Lectionary 1st Reading Psalm 2nd Reading Gospel
Anglican lectionary
Revelations 7:9 – 17
34
1 John 3:1-3
Matthew 5:1-12
Catholic lectionary:
(both)
24
(both)
(both)

SECTION ONE: NOTES ON THE READINGS 

Revelations 7:9 – 17
The worship of God is sustained in Rev 7 by those about whom John hears (the 144,000 who are the true Israel) and then by those whom he sees (the great multitude from every nation). They are in white, the colour of victory, because they have experienced the coming (in history) persecution and have emerged the other side, into Life. Their robes are white in colour, not because their actions were intrinsically pure or holy, but because they have washed them in the dark red of the blood of the Lamb, whose purity has covered their own impurity. 

Psalm 34
This is not a claim (v.10) that everything in the garden is rosy for those who fear the Lord. The first thing to recognise is the background. Those who fear the Lord are, in this case, David’s “holy ones” (for that’s what he calls them) in 1 Samuel 21. They do indeed suffer hunger, but they find it satisfied when they eat the bread of the Presence of the Lord, contrary to strict Torah. Those who fear the Lord are thus the desperate, those who have no resource except the Lord himself. For such as these, God is himself the resource. David in the psalm commends that we should recognise our desperate plight and we will then be in a position to recognise God’s goodness when it meets us.

1 John 3:1-3
Stott comments that potapen in v.1 means “of what country” – that is how foreign to our  norms the love of God is. “The world” as in all Johannine writings does not mean “the inhabitants of the planet” but “the inhabitants of the planet insofar as they are spiritually caught up in being opposed to God and his ways”. Opposed to the world are God’s children, who, being born of him, are characterised by a life that is “doing what is right”. That does not mean every thought and action, but whatever flows from the basic fact of being born from above by God’s Spirit.
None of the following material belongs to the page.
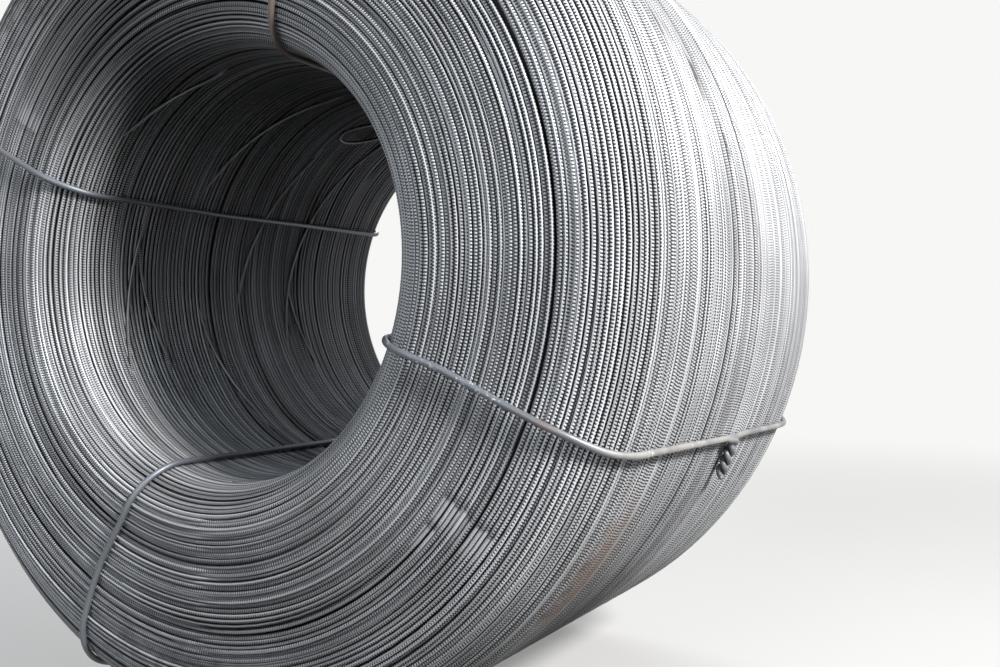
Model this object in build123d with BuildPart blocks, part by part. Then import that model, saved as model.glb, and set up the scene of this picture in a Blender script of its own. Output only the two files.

But what it means to be children of God is not in this life given a defined and predictable shape (lest it be short-circuited by an ambition for, say, justice or generosity), in order that God may guard to himself the provision of all that is needful and may be varied from generation to generation – when he is revealed, we will be like him, for we shall see him as he is.  

Matthew 5:1-12 
All commentators speak of this material as being “in contrast to” or “opposed to” the wisdom of the world.

 

SECTION TWO: SERMON 
We mark the feast of All Saints, and those of us committed to Creation Care hit a problem. By definition, we are committed to care of this creation that we see. Yet everything about today’s readings is about another world entirely. 

Psalm 34 – David is reflecting on the ways in which God has rescued him and his men (the “holy ones” of 1 Samuel 21) from the ordinary expectations of the religious world. “Holy” always has the sense of “separate, set apart, different from” the environment around. 

1 John 3 – those to whom John is writing are not like the rest of the world. They have been born of God, precisely not something true of the rest of the “world”, They are the “pure”– they are set apart, and different. They belong to a wholly different country (see potapen above).

Matthew 5 – the disciples of Jesus are to inhabit a topsy-turvy world, in which everything they have been taught may be wrong – see the “you have heard / but I tell you” moments of the Sermon on the Mount. The Beatitudes note God’s blessing, giving value to those who may appear to be without it.

One town (Babcock Ranch) survived Hurricane Ian (September 2023), because it was built deliberately to withstand hurricanes and has solar power for its 20,000 homes. But Revelation says the sun will be no more. The British government has just enabled more power from wind in the UK – but Revelation says that the winds will not blow. 

How can we commit to Creation Care, when these readings tell us of another world, a new Creation in which what we know now will be no more? How can we care for the plastic in our oceans, when Revelation tells us that all life in the seas will die? While parts of Revelation may need to be taken at a non-literal level, our other readings make clear that there is a whole strand of Scripture concerned with another world entirely. Are we wasting our effort?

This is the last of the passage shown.